O filme sugere um elogio da máfia, por causa de certa glamourização. Na verdade, Coppola anuncia, no terceiro filme, a morte da máfia que tentou ser inteiramente “legal”. Devolve, por assim dizer, a máfia ao crime mais banal, à violência. A máfia de smoking não funciona — é o recado dos “mafiólogos” Mario Puzo e Coppola.
Numa frase até grosseira, um filósofo inglês sugeriu: “Quer pureza no mundo real? Então, não vá ao convento”. O fato é: a sociedade quer que todos os negócios sejam limpos? Talvez até queira, mas a vida real corre por linhas tortas, como notou Kant, citado pelo filósofo anglo-letão Isaiah Berlin. Uma sociedade mais “reta” precisa ser mais lenta, menos voltada para o presente consumista e mais para um futuro menos comercial. Entretanto, como notou com perspicácia o instigante Berlin, não há sociedade e homens perfeitos.
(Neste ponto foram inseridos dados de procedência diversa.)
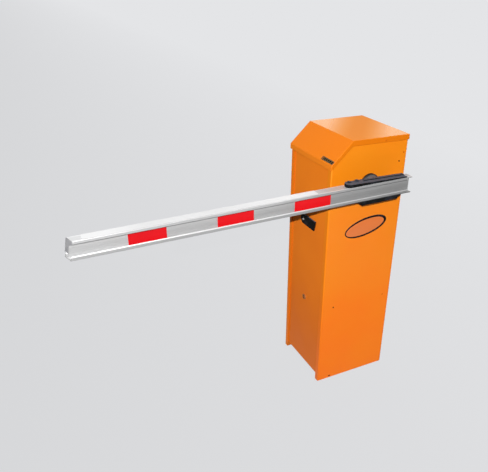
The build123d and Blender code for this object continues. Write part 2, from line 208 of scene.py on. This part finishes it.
# The boom's grey along X. Half of the share of it that the web and the lips show, along Z.
# Painted light: the grey falls towards the clamps as painted shade, and the shares hold painted
# highlights on the lips' top edges and painted shade under the top lips
BOOM_GREYS = [(-0.95, 0.55), (-0.727, 0.50), (-0.39, 0.47), (-0.165, 0.38), (0.05, 0.335)]
WEB_SHARES = [
    (0.839, 0.60),
    (0.847, 0.55),
    (0.853, 0.50),
    (0.862, 0.51),
    (0.8735, 0.59),
    (0.8755, 0.50),
    (0.8925, 0.50),
    (0.8938, 0.70),
]
LIP_SHARES = [
    (0.8405, 0.46),
    (0.8436, 0.52),
    (0.8448, 0.97),
    (0.8480, 0.97),
    (0.860, 0.55),
    (0.8840, 0.41),
    (0.8862, 0.61),
    (0.8925, 0.60),
    (0.8938, 0.86),
]
# The same shares at the root. They take over from the first X of ROOT_REACH to the second.
ROOT_REACH = (-0.28, -0.10)
# At the root the painted shade under the top lip is paler, and the lips' undersides are dark with
# painted shade
ROOT_WEB_SHARES = [
    (0.839, 0.60),
    (0.847, 0.55),
    (0.853, 0.50),
    (0.862, 0.51),
    (0.8725, 0.58),
    (0.8745, 0.64),
]
ROOT_LIP_SHARES = [
    (0.8340, 0.12),
    (0.8362, 0.14),
    (0.8370, 0.48),
    (0.8436, 0.54),
    (0.8448, 0.99),
    (0.8480, 0.99),
    (0.860, 0.55),
    (0.8840, 0.46),
    (0.8862, 0.64),
    (0.8925, 0.66),
    (0.8938, 0.95),
]
# The boom's middle along Y, how far from it the lips' faces lie, and how the drawn lines vary
BOOM_MIDDLE_Y = -0.206
LIP_REACH = 0.0135
LIP_BLUR = 0.0005
LINE_SHARES = (0.92, 1.07)

# Where the red film changes along X, the white strip's white along X, and the share of that
# white across the strip, along Y
TAPE_REACH = (-0.90, -0.26)
STRIP_WHITES = [(-0.95, 0.90), (-0.83, 0.79), (-0.74, 0.80), (-0.60, 0.765), (-0.30, 0.82)]
STRIP_EDGE = [(-0.2240, 0.70), (-0.2222, 0.80), (-0.2198, 1.0)]
STREAK_SHARES = (0.985, 1.015)

# The width of the hub's dark rim of painted shade, and of the blend inside it
HUB_SHADE_RIM = 0.0025

# The radius of the round that each slot's CAD pieces get on their edges
EDGE_ROUND = {
    "orange_steel": 0.0009,
    "boom_aluminium": 0.0005,
    "black_steel": 0.0009,
    "bare_steel": 0.0005,
    "drive_casting": 0.0012,
    "dark_plastic": 0.0005,
    "white_strip": 0.0003,
    "red_tape": 0.00015,
    "lock_metal": 0.0006,
}
EDGE_ANGLE = 35
WELD_DISTANCE = 1e-6

# Most of a noise's values lie between these two. A finish's two colours stand at them.
NOISE_LOW = 0.3
NOISE_HIGH = 0.7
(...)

A tentativa de construí-los acaba por levar não ao paraíso — os marxicidas queriam, sim, construir uma sociedade de iguais, pois eram idealistas —, ou à democracia social, e sim à ditadura.
Mas, sim, de vez em quando precisamos pegar um fruto podre, ou supostamente podre, e jogá-lo “fora”. Aí ficamos com a impressão de que a sociedade melhorou e, portanto, estamos “limpos”. Faz bem à eterna “impureza” do ser.